When we compare our model with those reported in the literature (Table 1)8,9,10,11,12,13,14,15, we note that they are generally applicable to selected populations, i.e., not all patients with BC in general. Additionally, some studies used models that did not consider censoring or the events-per-variable ratio19, 26, and constructed risk groups without any justification for their classification (Table 1)8,9,10,11,12,13,14,15. Regarding validation, some studies did not employ bootstrapping, when this is the most recommended technique17. In some papers discrimination was not analyzed and calibration, when it was done, was not done through smooth calibration (Table 1)8,9,10,11,12,13,14,15, which is the most accurate technique for this task16. When we combine all the features mentioned, no published model complies with all of them (Table 1)8,9,10,11,12,13,14,15: using a survival model, bootstrapping, analysis of events-per-variable, general population of patients with BC, discrimination considering censoring and calibration using smooth curves. Our model outperforms existing models in statistical methodology (development and validation). Finally, we stress that the outcome of our model is cancer-specific mortality, which is the most important consideration when establishing the prognosis of the disease.

The first factor in our points system was age, where risk of mortality increases with increasing patient age. This is consistent with the scientific literature, as our population contained few patients under 35 years5. The second factor was history of BC, which increases the risk of mortality. As previously mentioned (Variables and measurements), a second BC has been shown to worsen the prognosis24, 25. As expected, the stage and grade were associated with higher mortality, consistent with other predictive models and a large number of studies (Table 1)5, 8,9,10,11,12,13,14,15, 20, 21. Finally, we found that multicentricity indicated a greater likelihood of death. This is consistent with other studies, which found that this was an independent prognostic factor30.

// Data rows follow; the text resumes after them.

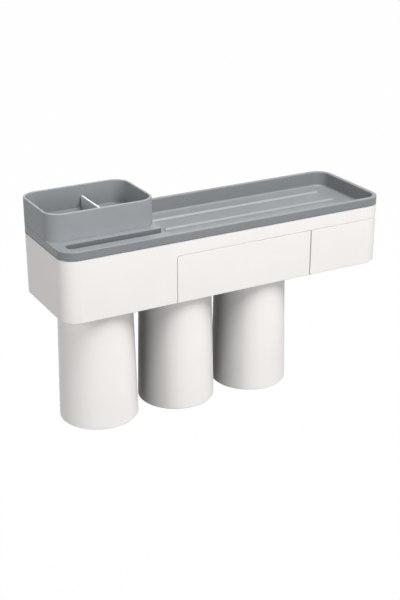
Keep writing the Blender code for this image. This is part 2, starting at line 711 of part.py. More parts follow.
def build_large_drawer(holder):
    bay = drawer_bays()[0]
    origin = Vector((sum(bay) / 2, FRONT, DRAWER_BASE))
    frame = empty("drawer_large_slide", origin, holder)
    bounds = (SEAM_LEFT + SEAM / 2, SEAM_RIGHT - SEAM_BETWEEN / 2, 0.0, DRAWER_TOP - SEAM / 2)
    radii = [FRONT_EDGE_ROUND, FRONT_EDGE_ROUND, FRONT_EDGE_ROUND, FRONT_CORNER_RADIUS]
    profile = arc_profile(FRONT_EDGE_ROUND, FRONT + FRONT_EDGE_ROUND, FRONT_EDGE_ROUND, 270, 180)
    profile.append((0.0, FRONT + FRONT_THICKNESS))
    look = material("warm_white_plastic", WARM_WHITE)
    front = eased_prism("drawer_large_front",
                        lambda inset: inset_rectangle(bounds, radii, inset),
                        profile, frame, look, across='Y')
    front.location = -origin
    drawer_tray("drawer_large_tray", bay, [DRAWER_RADIUS] * 4, (-1, 1), frame, origin)


def build_small_drawer(holder):
    """The small drawer's front is a band that follows the housing's corner round to the side."""
    bay = drawer_bays()[1]
    origin = Vector((sum(bay) / 2, FRONT, DRAWER_BASE))
    frame = empty("drawer_small_slide", origin, holder)
    inner_radius = CORNER_RADIUS - FRONT_THICKNESS

    def band(inset):
        x0 = SEAM_RIGHT + SEAM_BETWEEN / 2 + inset
        x1 = RIGHT - inset
        y0 = FRONT + inset
        y1 = FRONT + RETURN_LENGTH - inset
        thick = FRONT_THICKNESS - 2 * inset
        edge = max(FRONT_EDGE_ROUND - inset, SMALLEST_RADIUS)
        return rounded_outline([(x0, y0, edge), (x1, y0, CORNER_RADIUS - inset), (x1, y1, edge),
                                (x1 - thick, y1, edge),
                                (x1 - thick, y0 + thick, inner_radius + inset),
                                (x0, y0 + thick, edge)])

    top = DRAWER_TOP - SEAM / 2
    profile = arc_profile(FRONT_EDGE_ROUND, FRONT_EDGE_ROUND, FRONT_EDGE_ROUND, 270, 180)
    profile += arc_profile(FRONT_EDGE_ROUND, top - FRONT_EDGE_ROUND, FRONT_EDGE_ROUND, 180, 90)
    look = material("warm_white_plastic", WARM_WHITE)
    front = eased_prism("drawer_small_front", band, profile, frame, look)
    front.location = -origin
    back_radius = CORNER_RADIUS - SHELL - DRAWER_PLAY
    drawer_tray("drawer_small_tray", bay,
                [DRAWER_RADIUS, inner_radius, back_radius, DRAWER_RADIUS], (-1,), frame, origin)


# Cups: turned shells hanging mouth down, with a covered magnet in the base

def cup_profile():
    """Section from the magnet pocket out over the base, down the wall and back up inside."""
    base_round = CUP_BASE_ROUND
    lip = CUP_WALL / 2
    slope = (CUP_MOUTH_RADIUS - CUP_BASE_RADIUS) / CUP_HEIGHT
    island = COVER_POCKET_RADIUS + CUP_WALL
    inner_base = -CUP_BASE
    wall_in = CUP_BASE_RADIUS - CUP_WALL + slope * CUP_BASE
    profile = [(0.0, -CUP_POCKET), (POCKET_RADIUS, -CUP_POCKET), (POCKET_RADIUS, -COVER_LEDGE),
               (COVER_POCKET_RADIUS, -COVER_LEDGE), (COVER_POCKET_RADIUS, 0.0)]
    profile += arc_profile(CUP_BASE_RADIUS - base_round, -base_round, base_round, 90, 0,
                           TINY_STEPS)
    profile += arc_profile(CUP_MOUTH_RADIUS - lip, -CUP_HEIGHT + lip, lip, 0, -180, 4)
    profile += [(wall_in, inner_base - base_round), (wall_in - base_round, inner_base),
                (island, inner_base), (island, -CUP_POCKET - CUP_WALL / 2),
                (island - CUP_WALL, -CUP_POCKET - CUP_WALL), (0.0, -CUP_POCKET - CUP_WALL)]
    return profile


def disc_profile(radius, low, high, chamfer=0.0002):
    return [(0.0, low), (radius - chamfer, low), (radius, low + chamfer),
            (radius, high - chamfer), (radius - chamfer, high), (0.0, high)]


def build_cup(index, holder):
    number = str(index + 1)
    frame = empty("cup_" + number + "_pull", (cup_centre(index), CUP_Y, -SEAT_GAP), holder)
    white = material("cup_plastic", CUP_WHITE)
    steel = material("magnet_steel", MAGNET_STEEL)
    turned("cup_" + number, cup_profile(), CUP_STEPS, frame, white)
    magnet_low = -CUP_POCKET + SEAT_GAP
    turned("cup_magnet_" + number,
           disc_profile(MAGNET_RADIUS, magnet_low, magnet_low + MAGNET_THICKNESS),
           MAGNET_STEPS, frame, steel)
    turned("cup_cover_" + number,
           disc_profile(COVER_RADIUS, -COVER_SINK - COVER_THICKNESS, -COVER_SINK),
           COVER_STEPS, frame, white)


def build_seat_magnet(index, holder):
    number = str(index + 1)
    centre = [(cup_centre(index), CUP_Y)]
    steel = material("magnet_steel", MAGNET_STEEL)
    white = material("warm_white_plastic", WARM_WHITE)
    low = MAGNET_SKIN + SEAT_GAP
    turned("seat_magnet_" + number, disc_profile(MAGNET_RADIUS, low, low + MAGNET_THICKNESS),
           MAGNET_STEPS, holder, steel, centre)
    plug_low = low + MAGNET_THICKNESS + SEAT_GAP
    flange_low = BOSS_TOP + SEAT_GAP
    profile = [(0.0, plug_low), (MAGNET_RADIUS, plug_low), (MAGNET_RADIUS, flange_low),
               (BOSS_RADIUS, flange_low), (BOSS_RADIUS, RETAINER_TOP), (0.0, RETAINER_TOP)]
    turned("magnet_retainer_" + number, profile, MAGNET_STEPS, holder, white, centre)


# Wall rail: flat plate in the housing's window, with a tongue that rises behind its back wall

def build_wall_rail(holder):
    plate_back = -(PAD_THICKNESS + SEAT_GAP)
    plate_front = plate_back - RAIL_THICKNESS
    web = RAIL_TOP - TONGUE_THICKNESS
    tip = RAIL_TOP + TONGUE_HEIGHT
    outline = [(plate_back, RAIL_BOTTOM), (plate_back, RAIL_TOP), (TONGUE_BACK, RAIL_TOP),
               (TONGUE_BACK, tip - TONGUE_CHAMFER), (TONGUE_BACK - TONGUE_CHAMFER, tip),
               (TONGUE_FRONT + TONGUE_CHAMFER, tip), (TONGUE_FRONT, tip - TONGUE_CHAMFER),
               (TONGUE_FRONT, web), (plate_front, web - TONGUE_THICKNESS),
               (plate_front, RAIL_BOTTOM)]
    half = RAIL_LENGTH / 2
    prism("wall_rail", [outline], -half, half, holder, material("rail_plastic", RAIL_GREY),
          across='X')
    pad_half = half - PAD_MARGIN
    outline = rounded_outline(
        [(-pad_half, RAIL_BOTTOM + PAD_MARGIN, PAD_MARGIN),
         (pad_half, RAIL_BOTTOM + PAD_MARGIN, PAD_MARGIN),
         (pad_half, RAIL_TOP - PAD_MARGIN, PAD_MARGIN),
         (-pad_half, RAIL_TOP - PAD_MARGIN, PAD_MARGIN)])
    prism("adhesive_pad", [outline], -PAD_THICKNESS, 0.0, holder,
          material("pad_foam", PAD_FOAM), across='Y')


def main():
    clear_scene()
    wall = empty("wall_frame", (0.0, 0.0, -MOUNT_HEIGHT))
    holder = empty("holder_frame", (0.0, 0.0, 0.0), wall)
    build_wall_rail(wall)
    build_housing(holder)
    build_tray_top(holder)
    box_frame, box_centre = build_box(holder)
    build_divider(box_frame, box_centre)
    build_large_drawer(holder)
    build_small_drawer(holder)
    for index in range(CUP_COUNT):
        build_seat_magnet(index, holder)
        build_cup(index, holder)


main()
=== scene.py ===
"""Looks of a wall-hung toothbrush holder: a grey tray and brush box on a white housing with two
drawers and three cups hanging mouth down. Laid out as an add-on, run as a script.
"""
import math

import bmesh
import bpy
from bpy.props import FloatProperty, FloatVectorProperty, IntProperty, PointerProperty
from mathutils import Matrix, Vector


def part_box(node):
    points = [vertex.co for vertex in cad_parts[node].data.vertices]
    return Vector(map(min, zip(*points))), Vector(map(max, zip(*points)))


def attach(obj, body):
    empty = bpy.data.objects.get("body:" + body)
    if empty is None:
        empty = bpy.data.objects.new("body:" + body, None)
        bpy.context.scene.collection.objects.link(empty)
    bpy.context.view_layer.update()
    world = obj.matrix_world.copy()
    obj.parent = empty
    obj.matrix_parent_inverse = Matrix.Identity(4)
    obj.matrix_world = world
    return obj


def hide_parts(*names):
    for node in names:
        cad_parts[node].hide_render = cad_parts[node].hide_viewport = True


bl_info = {
    "name": "Toothbrush Holder Looks",
    "version": (1, 0, 0),
    "blender": (4, 5, 0),
    "location": "3D View > Sidebar > Holder",
    "description": "Models and finishes a wall-hung toothbrush holder over its fixed frame",
    "category": "Object",
}

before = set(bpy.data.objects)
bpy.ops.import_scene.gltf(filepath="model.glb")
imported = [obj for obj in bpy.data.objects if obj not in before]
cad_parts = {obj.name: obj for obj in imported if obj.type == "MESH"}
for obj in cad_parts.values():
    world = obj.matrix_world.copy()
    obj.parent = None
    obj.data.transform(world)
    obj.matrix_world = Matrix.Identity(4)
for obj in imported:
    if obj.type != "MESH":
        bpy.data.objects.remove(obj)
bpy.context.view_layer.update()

HOUSING_LOW, HOUSING_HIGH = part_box("housing")
TRAY_LOW, TRAY_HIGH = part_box("tray_top")
BOX_LOW, BOX_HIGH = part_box("storage_box")
DIVIDER_LOW, DIVIDER_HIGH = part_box("box_divider")
FRONT_LOW, FRONT_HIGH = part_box("drawer_large_front")

# Lengths in metres that more than one place needs
NEAR = 1e-5  # points this close count as in one place
BITE = 0.0006  # how far joined shapes reach into each other
PAST = 0.005  # how far a cutting shape stands out of what it cuts
SLIP = 0.0001  # extra room for the tray's lip in the housing's mouth
BOX_PLAY = 0.0005  # room round the brush box's lower part
PARTITION = 0.0020  # thickness of the housing's partitions and header
HEADER_DROP = 0.00255  # how far the header reaches below the top of the fronts
FINGER_ROOM = 0.0085  # depth of the finger gap behind the fronts
MAGNET_POCKET = 0.0103  # radius of the pockets for the magnets
FLANGE = 0.0012  # thickness of a magnet retainer's flange
RUBBED_EDGE = 0.0004  # rounding of runners, drawer rims and caps
SMALL_EDGE = 0.0003  # rounding of the small pieces
DISC_STEPS = 64  # facets round a magnet, boss or cap


def length(name, description, default):
    return FloatProperty(name=name, description=description, default=default, min=0.0,
                         subtype='DISTANCE', unit='LENGTH', precision=5)


def colour(name, description, default):
    return FloatVectorProperty(name=name, description=description, default=default, min=0.0,
                               max=1.0, size=3, subtype='COLOR')


def angle(name, description, degrees):
    return FloatProperty(name=name, description=description, default=math.radians(degrees),
                         subtype='ANGLE', unit='ROTATION')


def watts(name, place, default):
    return FloatProperty(name=name, description="Power of the lamp " + place, default=default,
                         min=0.0, unit='POWER')


def facets(name, description, default):
    return IntProperty(name=name, description=description, default=default, min=4)


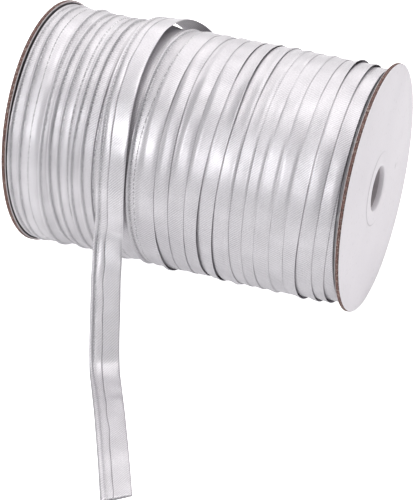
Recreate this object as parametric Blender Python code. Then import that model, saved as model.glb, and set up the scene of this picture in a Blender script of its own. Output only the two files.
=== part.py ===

Our points system can be applied quickly in routine clinical practice to any patient with BC using simple parameters (using the points system integrated into the mobile application). With this we can easily determine the prognosis and inform the patient. We encourage other authors to validate our points system in other populations, and to employ the methodology followed here to develop predictive models in patients with BC, as well as with other types of cancer or other diseases. Although our model adjusts our data well, it could nevertheless be over-estimating; accordingly, its calibration and discrimination need to be confirmed with other datasets in other areas, and which include patients of different races and ethnicities. Finally, another interesting line of research concerns comparing the prognostic power of our model with that of other models already published (Table 1). This, though, would require cohorts with large sample sizes including at least 100 events and 100 non-events16.

Conclusion

A points system for predicting mortality due to BC at 5 and 10 years has been constructed and internally validated. A mobile application in Android has been designed and is available for use. To use our forecasting system in other populations, external validation studies are needed.